Lambda-Skip Connections: the architectural component that prevents Rank Collapse
Federico Arangath Joseph, Jerome Sieber, Melanie N. Zeilinger, Carmen Amo Alonso
TL;DR
This paper studies rank collapse in deep sequence models and extends the transformer-centric theory to State Space Models within a unifying framework. It introduces lambda-skip connections with a tunable strength and proves a sufficient condition under which rank collapse is prevented across Transformers and SSM variants, leveraging LayerNorm to decouple from input. The authors show necessity via ablations and provide analytical counterexamples illustrating rank collapse without skip connections or under suboptimal lambda choices, complemented by experiments on Mamba/Mamba-2 architectures that also underscore the role of gating and LayerNorm.

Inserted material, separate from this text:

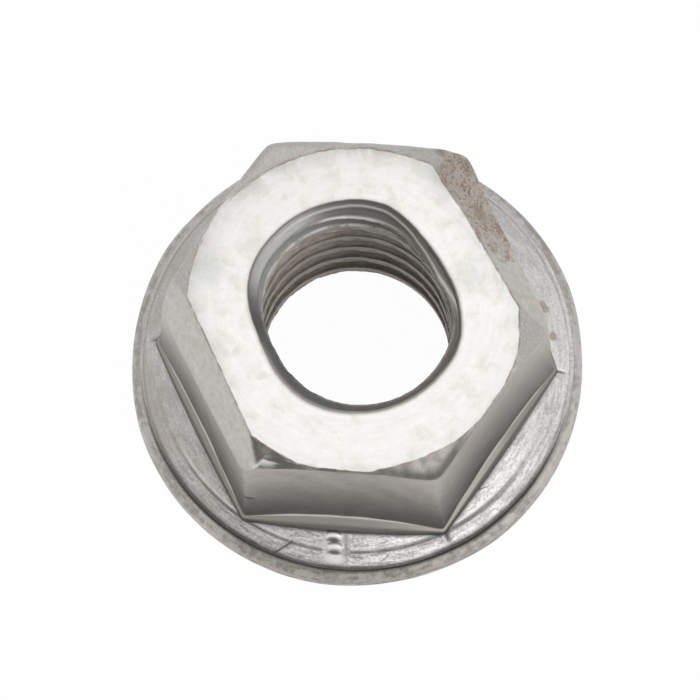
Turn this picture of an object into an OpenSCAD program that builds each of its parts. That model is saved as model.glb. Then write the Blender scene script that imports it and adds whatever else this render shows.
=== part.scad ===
// Hexagon flange lock nut, forged in one piece, with two opposite flats pressed in at the top.
// The bearing face of the flange lies on the plane z = 0, and the thread's axis is the Z axis.
// The thread itself is fine detail, so the bore here is plain, at the thread's minor diameter.

/* [Hexagon] */
// Distance across the flats at the foot of the hexagon
across_flats = 14.29; // [13.7:0.01:14.9]
// How much narrower the hexagon is across the flats at the top face
flat_draft = 0.6; // [0.1:0.05:0.9]
// Overall height, from the bearing face to the top face
nut_height = 9.5; // [8.4:0.1:11.5]
// Diameter of the circle on the top face where the corner chamfer starts
chamfer_circle_d = 14; // [13.2:0.05:14.5]
// Slope of the corner chamfer below the level of the top face, in degrees
chamfer_slope = 34; // [20:1:45]

/* [Flange] */
// Outer diameter of the flange
flange_d = 18.8; // [18.2:0.1:22]
// Height of the rim above the bearing face
rim_height = 1.2; // [0.9:0.05:1.6]
// Radius of the rounding along the rim's upper edge
rim_round = 0.35; // [0.1:0.05:0.5]
// Bevel along the rim's lower edge
rim_bevel = 0.3; // [0.1:0.05:0.4]
// Width of the level ledge inside the rounded edge
ledge_width = 0.2; // [0.05:0.05:0.3]
// Slope of the flange's upper face, in degrees
flange_slope = 29; // [18:1:33]
// Diameter of the shallow ring where the upper face steps up
step_ring_d = 16.4; // [15.6:0.1:17]
// Height of that step
step_height = 0.08; // [0.02:0.01:0.2]

/* [Skirt] */
// How far the skirt stands out from the middle of each flat
skirt_reach = 0.4; // [0.2:0.05:0.8]
// Height at which the skirt runs out on the middle of each flat
skirt_top = 2.95; // [2.6:0.05:3.6]
// Slope of the skirt, in degrees
skirt_slope = 42; // [32:1:48]
// How far the skirt stands out from the hexagon's corners
corner_flare = 0.08; // [0.04:0.01:0.2]

/* [Bore] */
// Diameter of the bore, at the crests of the thread
bore_d = 7.8; // [7.7:0.05:8.1]
// Diameter of the countersink at the bearing face
foot_countersink_d = 9.8; // [9.2:0.1:11]
// Diameter of the chamfered mouth in the top face, along the flats that are squeezed
mouth_d = 9; // [8.8:0.05:10]
// Slope of the countersink and of the mouth's chamfer, in degrees
countersink_slope = 45; // [35:1:55]

/* [Squeezed flats] */
// How far each squeezed flat is pressed in, measured on the top face
press_depth = 0.92; // [0.3:0.02:1.3]
// How far down from the top face each pressed facet reaches
press_reach = 1.9; // [0.8:0.1:3]
// Width of the mouth in the top face between its flattened sides
squeezed_mouth_w = 8; // [7.6:0.02:8.6]
// Width of the bore between its flattened sides, at the level of the top face
squeezed_bore_w = 7.04; // [6.8:0.02:7.4]
// How far down the bore the flattening reaches
squeeze_reach = 3.4; // [2:0.1:4.5]
// Width of the bore the other way, where squeezing has spread it, at the level of the top face
widened_bore_w = 8.16; // [8.12:0.02:8.6]
// How far down the bore its widening reaches
widening_reach = 3; // [1.5:0.1:4]
// Radius of the arc that each flattened side follows
squeeze_radius = 7; // [5.5:0.1:12]

/* [Hidden] */
steel_colour = [0.72, 0.71, 0.69];
$fn = 128;

// The six flats stand at these directions about the axis, and two opposite ones are squeezed
flat_count = 6;
first_flat_angle = 30;
flat_angles = [for (side = [0 : flat_count - 1]) first_flat_angle + side * 360 / flat_count];
squeezed_angles = [flat_angles[0], flat_angles[3]];

flange_r = flange_d / 2;
bore_r = bore_d / 2;
mouth_r = mouth_d / 2;
step_ring_r = step_ring_d / 2;
foot_flat = across_flats / 2;
top_flat = foot_flat - flat_draft / 2;

// Heights on the flange's upper face: it rises from the ledge to the step, and on from the step
ledge_r = flange_r - rim_round - ledge_width;
step_foot_z = rim_height + (ledge_r - step_ring_r) * tan(flange_slope);
step_top_z = step_foot_z + step_height;
flange_inner_r = mouth_r + (top_flat - mouth_r) / 2;
flange_top_z = step_top_z + (step_ring_r - flange_inner_r) * tan(flange_slope);

// The hexagon keeps its full width up to the height where the flange ends at its corners
hexagon_foot_z = step_foot_z;
draft_angle = atan(flat_draft / 2 / (nut_height - hexagon_foot_z));

// The skirt is a cone, bounded in plan by six shallow arcs from corner to corner
foot_corner_r = foot_flat / cos(180 / flat_count);
skirt_corner_r = foot_corner_r + corner_flare;
half_chord = skirt_corner_r * sin(180 / flat_count);
skirt_sagitta = foot_flat + skirt_reach - skirt_corner_r * cos(180 / flat_count);
skirt_arc_r = (half_chord * half_chord + skirt_sagitta * skirt_sagitta) / (2 * skirt_sagitta);

// Each pressed facet leans back from the drafted flat, at its lower end, to the top face
facet_angle = atan(press_depth / press_reach + tan(draft_angle));
// The bore's flattened sides lean in from the round bore to the top face
squeeze_lean = atan((bore_r - squeezed_bore_w / 2) / squeeze_reach);

// Turned shapes start at this angle, clear of the hexagon's corners and the middles of its flats
turning_start = 12;
// Cutters run past the faces they cut by this much
over = 1;
// Blocks that bound or cut the whole nut are this large
block = 2 * flange_d;

// Half space on the inner side of a plane that faces along +X, through (distance, height),
// and leans back by an angle towards the axis as it rises
module inside_plane(distance, height, lean) {
    translate([distance, 0, height])
        rotate([0, -lean, 0])
            translate([-block, -block / 2, -block / 2])
                cube(block);
}

// Round shape about the Z axis
module turned() {
    rotate([0, 0, turning_start])
        children();
}

// Flange: bevelled and rounded rim, level ledge, sloping upper face with its step
module flange() {
    turned()
        rotate_extrude()
            union() {
                polygon([
                    [0, 0],
                    [flange_r - rim_bevel, 0],
                    [flange_r, rim_bevel],
                    [flange_r, rim_height - rim_round],
                    [flange_r - rim_round, rim_height],
                    [ledge_r, rim_height],
                    [step_ring_r, step_foot_z],
                    [step_ring_r, step_top_z],
                    [flange_inner_r, flange_top_z],
                    [0, flange_top_z]
                ]);
                translate([flange_r - rim_round, rim_height - rim_round])
                    circle(r = rim_round);
            }
}

// Upright prism whose six sides are shallow arcs; each cylinder bounds the side opposite its centre
module inside_shallow_arcs() {
    intersection_for (angle = flat_angles)
        rotate([0, 0, angle])
            translate([skirt_arc_r - foot_flat - skirt_reach, 0, 0])
                cylinder(h = nut_height, r = skirt_arc_r);
}

// Skirt at the foot of the hexagon: a cone cut to a hexagon with slightly bulging sides
module skirt() {
    foot_z = rim_height / 2;
    cone_height = skirt_top - foot_z;
    intersection() {
        translate([0, 0, foot_z])
            turned()
                cylinder(h = cone_height, r1 = foot_flat + cone_height / tan(skirt_slope), r2 = foot_flat);
        inside_shallow_arcs();
    }
}

// Hexagon with drafted flats, its corners cut back by the conical chamfer
module hexagon() {
    foot_z = rim_height / 2;
    chamfer_widening = (nut_height - foot_z) / tan(chamfer_slope);
    intersection() {
        translate([0, 0, foot_z])
            turned()
                cylinder(
                    h = nut_height - foot_z,
                    r1 = chamfer_circle_d / 2 + chamfer_widening,
                    r2 = chamfer_circle_d / 2
                );
        intersection_for (angle = flat_angles)
            rotate([0, 0, angle])
                inside_plane(foot_flat, hexagon_foot_z, draft_angle);
    }
}

// What the press tool leaves: the hexagon is kept inside one leaning facet on each squeezed flat
module inside_pressed_facets() {
    intersection_for (angle = squeezed_angles)
        rotate([0, 0, angle])
            inside_plane(top_flat - press_depth, nut_height, facet_angle);
}

// Region between the two flattened sides of the bore, which lean in towards the top face
module between_flattened_sides() {
    intersection_for (angle = squeezed_angles)
        rotate([0, 0, angle])
            translate([squeeze_radius - squeezed_bore_w / 2, 0, nut_height])
                rotate([0, squeeze_lean, 0])
                    translate([0, 0, -2 * nut_height])
                        cylinder(h = 3 * nut_height, r = squeeze_radius);
}

// Bore: round below, and an oval towards the top face, flattened one way and widened the other
module bore() {
    widened_from_z = nut_height - widening_reach;
    widened_r = bore_r + (widened_bore_w / 2 - bore_r) * (widening_reach + over) / widening_reach;
    intersection() {
        turned()
            rotate_extrude()
                polygon([
                    [0, -over],
                    [bore_r, -over],
                    [bore_r, widened_from_z],
                    [widened_r, nut_height + over],
                    [0, nut_height + over]
                ]);
        between_flattened_sides();
    }
}

// Chamfer round the mouth: a cone for the round sides and one for each flattened side
module mouth_chamfer() {
    depth = (mouth_r - bore_r) * tan(countersink_slope);
    narrowing = depth / tan(countersink_slope);
    widening = over / tan(countersink_slope);
    translate([0, 0, nut_height - depth])
        intersection() {
            turned()
                cylinder(h = depth + over, r1 = mouth_r - narrowing, r2 = mouth_r + widening);
            intersection_for (angle = squeezed_angles)
                rotate([0, 0, angle])
                    translate([squeeze_radius - squeezed_mouth_w / 2, 0, 0])
                        cylinder(
                            h = depth + over,
                            r1 = squeeze_radius - narrowing,
                            r2 = squeeze_radius + widening
                        );
        }
}

// Countersink in the bearing face, where the screw enters
module foot_countersink() {
    countersink_r = foot_countersink_d / 2;
    depth = (countersink_r - bore_r) * tan(countersink_slope);
    widening = over / tan(countersink_slope);
    translate([0, 0, -over])
        turned()
            cylinder(h = depth + over, r1 = countersink_r + widening, r2 = bore_r);
}

// The whole nut, one forging
module flange_nut() {
    color(steel_colour)
        difference() {
            union() {
                flange();
                skirt();
                intersection() {
                    hexagon();
                    inside_pressed_facets();
                }
            }
            bore();
            mouth_chamfer();
            foot_countersink();
        }
}

flange_nut();
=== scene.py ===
import math
import bpy
import numpy as np
from mathutils import Matrix, Vector


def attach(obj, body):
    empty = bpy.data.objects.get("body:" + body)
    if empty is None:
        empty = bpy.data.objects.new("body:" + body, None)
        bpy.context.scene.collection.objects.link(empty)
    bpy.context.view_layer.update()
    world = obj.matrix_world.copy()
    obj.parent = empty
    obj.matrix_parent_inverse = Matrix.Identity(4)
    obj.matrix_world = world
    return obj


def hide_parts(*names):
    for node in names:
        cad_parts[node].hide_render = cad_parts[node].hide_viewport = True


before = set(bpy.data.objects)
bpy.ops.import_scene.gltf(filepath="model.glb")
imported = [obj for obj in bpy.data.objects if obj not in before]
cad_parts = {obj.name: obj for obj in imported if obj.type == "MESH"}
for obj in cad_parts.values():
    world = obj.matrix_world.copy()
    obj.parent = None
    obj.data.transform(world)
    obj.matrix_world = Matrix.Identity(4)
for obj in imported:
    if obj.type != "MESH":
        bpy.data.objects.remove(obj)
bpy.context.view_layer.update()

# Sizes of the nut in millimetres: those of the CAD model first, then the bore's and the thread's
MM = 0.001
HEIGHT = 9.5
FLANGE_R = 9.4
RIM_HEIGHT = 1.2
RIM_ROUND = 0.35
RIM_BEVEL = 0.3
LEDGE_R = 8.85
FLANGE_RISE = math.tan(math.radians(29))
STEP_R = 8.2
STEP_HEIGHT = 0.08
FOOT_FLAT = 7.145
TOP_FLAT = 6.845
FLAT_FOOT_Z = 1.56
DRAFT = (FOOT_FLAT - TOP_FLAT) / (HEIGHT - FLAT_FOOT_Z)
SKIRT_TOP = 2.95
SKIRT_FALL = math.tan(math.radians(42))
CORNER_FLARE = 0.08
COUNTERSINK_R = 4.9
COUNTERSINK_Z = 1.02
# Radius at the thread's crests, a trace inside the CAD's bore, and the height where the squeezing starts
BORE_R = 3.88
SQUEEZE_Z = 6.1
PITCH = 1.5875
THREAD_DEPTH = 0.72
# Height of the middle of one thread crest, and the angle about the axis where it was read
CREST_Z = 7.75
CREST_ANGLE = 97.8
# The squeezing has pushed the topmost crests down by this much, growing between two heights
SETTLED = 0.2
SETTLED_FROM = 6.0
SETTLED_TO = 7.6

rad = np.radians


def smoothstep(x, low, high):
    """0 below low, 1 above high, and smooth between them."""
    t = np.clip((x - low) / (high - low), 0, 1)
    return t * t * (3 - 2 * t)


def fade(x, full, none):
    """1 up to full, 0 past none, and smooth between them."""
    return smoothstep(-x, -none, -full)


def band(x, low, low_full, high_full, high):
    """1 between the two full values, 0 below low and above high."""
    return smoothstep(x, low, low_full) * fade(x, high_full, high)


def bell(x, middle, width):
    return np.exp(-((x - middle) / width) ** 2)


def soft_min(a, b, width):
    """Smaller of two values, rounded where they cross."""
    return 0.5 * (a + b - np.sqrt((a - b) ** 2 + width ** 2))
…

The work offers theoretical guarantees and practical guidance for robust, expressive sequence models, highlighting how architectural choices shape stability and representational capacity."
Abstract
Rank collapse, a phenomenon where embedding vectors in sequence models rapidly converge to a uniform token or equilibrium state, has recently gained attention in the deep learning literature. This phenomenon leads to reduced expressivity and potential training instabilities due to vanishing gradients. Empirical evidence suggests that architectural components like skip connections, LayerNorm, and MultiLayer Perceptrons (MLPs) play critical roles in mitigating rank collapse. While this issue is well-documented for transformers, alternative sequence models, such as State Space Models (SSMs), which have recently gained prominence, have not been thoroughly examined for similar vulnerabilities. This paper extends the theory of rank collapse from transformers to SSMs using a unifying framework that captures both architectures. We study how a parametrized version of the classic skip connection component, which we call \emph{lambda-skip connections}, provides guarantees for rank collapse prevention. Through analytical results, we present a sufficient condition to guarantee prevention of rank collapse across all the aforementioned architectures. We also study the necessity of this condition via ablation studies and analytical examples. To our knowledge, this is the first study that provides a general guarantee to prevent rank collapse, and that investigates rank collapse in the context of SSMs, offering valuable understanding for both theoreticians and practitioners. Finally, we validate our findings with experiments demonstrating the crucial role of architectural components such as skip connections and gating mechanisms in preventing rank collapse.